The 48 hour break

In his book “Ready for Anything,” David Allen shares a story about being stuck at a certain level learning Karate. Try as he might, he wasn’t able to break through to the next level. Out of frustration, he decided to take a break for a few weeks.

When he came back, he found himself breaking previous barriers with ease.

The lesson he shared in the book was one on the power of re-entry – “When you most feel you don’t need/can’t take a break is often when you most need one.”

Despite reading this book nearly a decade ago, this story is one that has stuck. Over the years, I’ve made an effort to be deliberate about breaks and re-entry. While these efforts have taken different flavors, the flavor I’m thinking about today is the weekend break.

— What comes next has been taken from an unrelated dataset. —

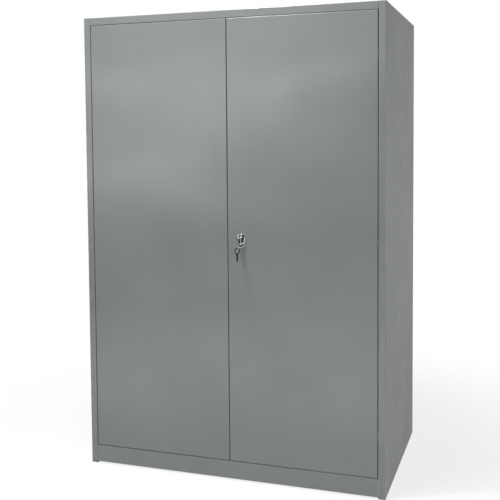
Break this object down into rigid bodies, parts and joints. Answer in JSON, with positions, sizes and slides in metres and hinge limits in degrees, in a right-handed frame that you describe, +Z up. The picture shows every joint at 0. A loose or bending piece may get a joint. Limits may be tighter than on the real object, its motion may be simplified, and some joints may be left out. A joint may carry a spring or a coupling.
{
  "type": "tool cabinet with doors",
  "caption": "Tall sheet-steel tool cabinet with hinged double doors, adjustable shelves on slotted uprights, and a key-operated turn knob that drives locking rods.",
  "frame": {"origin": "middle of the base on the floor: halfway along the width, and halfway between the front of the doors and the back", "axes": "+X to the right seen from the front, +Y from the doors towards the back, +Z up"},
  "size_m": [1.22, 0.8185, 1.83],
  "materials": {
    "painted_sheet": "fine-textured grey powder coat",
    "galvanised_sheet": "galvanised",
    "zinc_plated_steel": "bright zinc plate",
    "chrome_plate": "polished",
    "brass_plug": "nickel-washed brass",
    "nylon": "moulded nylon",
    "rubber": "matt"
  },
  "bodies": {
    "carcass": {"side_panel_left": "painted_sheet", "side_panel_right": "painted_sheet", "top_panel": "painted_sheet", "kick_plate": "painted_sheet", "back_panel": "painted_sheet", "deck": "painted_sheet", "deck_support": "galvanised_sheet", "base_runner_left": "galvanised_sheet", "base_runner_right": "galvanised_sheet", "upright_front_left": "galvanised_sheet", "upright_front_right": "galvanised_sheet", "upright_rear_left": "galvanised_sheet", "upright_rear_right": "galvanised_sheet", "shelf_1": "painted_sheet", "shelf_2": "painted_sheet", "shelf_3": "painted_sheet", "shelf_4": "painted_sheet", "shelf_ribs": "painted_sheet", "shelf_clips": "zinc_plated_steel", "door_buffers": "rubber", "hinge_leaves_left": "zinc_plated_steel", "hinge_leaves_right": "zinc_plated_steel", "hinge_rivets_left": "zinc_plated_steel", "hinge_rivets_right": "zinc_plated_steel"},
    "left_door": {"door_left": "painted_sheet", "door_channel_left": "painted_sheet", "hinge_brackets_left": "zinc_plated_steel", "hinge_pins_left": "zinc_plated_steel", "latch_strike": "zinc_plated_steel"},
    "right_door": {"door_right": "painted_sheet", "door_channel_right": "painted_sheet", "hinge_brackets_right": "zinc_plated_steel", "hinge_pins_right": "zinc_plated_steel", "lock_housing": "chrome_plate", "lock_nut": "zinc_plated_steel", "spindle_bush": "nylon", "rod_guides": "zinc_plated_steel"},
    "handle": {"lock_handle": "chrome_plate", "latch_cam": "zinc_plated_steel", "cam_pins": "zinc_plated_steel", "cam_washer": "zinc_plated_steel", "cam_screw": "zinc_plated_steel"},
    "upper_rod": {"rod_upper": "zinc_plated_steel"},
    "lower_rod": {"rod_lower": "zinc_plated_steel"},
    "key_and_plug": {"lock_plug": "brass_plug", "key": "chrome_plate"},
    "ring": {"key_ring": "chrome_plate"},
    "spare": {"spare_key": "chrome_plate"}
  },
  "joints": [
    {"name": "left_door_swing", "type": "hinge", "parent": "carcass", "child": "left_door", "pos_m": [-0.5725, -0.374, 0.948], "axis": [0, 0, -1], "range_deg": [0, 110]},
    {"name": "right_door_swing", "type": "hinge", "parent": "carcass", "child": "right_door", "pos_m": [0.5725, -0.374, 0.948], "axis": [0, 0, 1], "range_deg": [0, 110]},
    {"name": "upper_rod_slide", "type": "slide", "parent": "right_door", "child": "upper_rod", "axis": [0, 0, 1], "range_m": [0, 0.02545]},
    {"name": "lower_rod_slide", "type": "slide", "parent": "right_door", "child": "lower_rod", "axis": [0, 0, -1], "range_m": [0, 0.026]},
    {"name": "handle_turn", "type": "hinge", "parent": "right_door", "child": "handle", "pos_m": [0.053, -0.381, 0.948], "axis": [0, 1, 0], "range_deg": [0, 90]},
    {"name": "key_turn", "type": "hinge", "parent": "handle", "child": "key_and_plug", "pos_m": [0.053, -0.381, 0.948], "axis": [0, 1, 0], "range_deg": [-90, 0]},
    {"name": "key_ring_swing", "type": "hinge", "parent": "key_and_plug", "child": "ring", "pos_m": [0.053, -0.4255, 0.938], "axis": [0, 1, 0], "range_deg": [-90, 0]},
    {"name": "spare_key_swing", "type": "hinge", "parent": "ring", "child": "spare", "pos_m": [0.053, -0.4255, 0.9194], "axis": [0.766, -0.6428, 0], "range_deg": [-40, 40]}
  ],
  "couplings": [
    {"joint": "handle_turn", "follows": "upper_rod_slide", "rad_per_m": 61.707},
    {"joint": "lower_rod_slide", "follows": "upper_rod_slide", "ratio": 1},
    {"joint": "key_ring_swing", "follows": "upper_rod_slide", "rad_per_m": -61.707}
  ]
}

Thanks to this story, I’ve experimented with various kinds of weekend breaks over the years. I have tried 24-36 hour technology black outs, no email Saturdays, and other such flavors. The current version that I’m liking a lot is the 48 hour break from work email. This means no looking at work email between Friday evening and Sunday evening.

I’ve implemented this over the past 18 months and have found that it gives me the space to re-evaluate how I’m approaching my work week while gaining much needed perspective on the challenging puzzle-of-the-moment. Most importantly, it provides the downtime to wholeheartedly connect with people that matter.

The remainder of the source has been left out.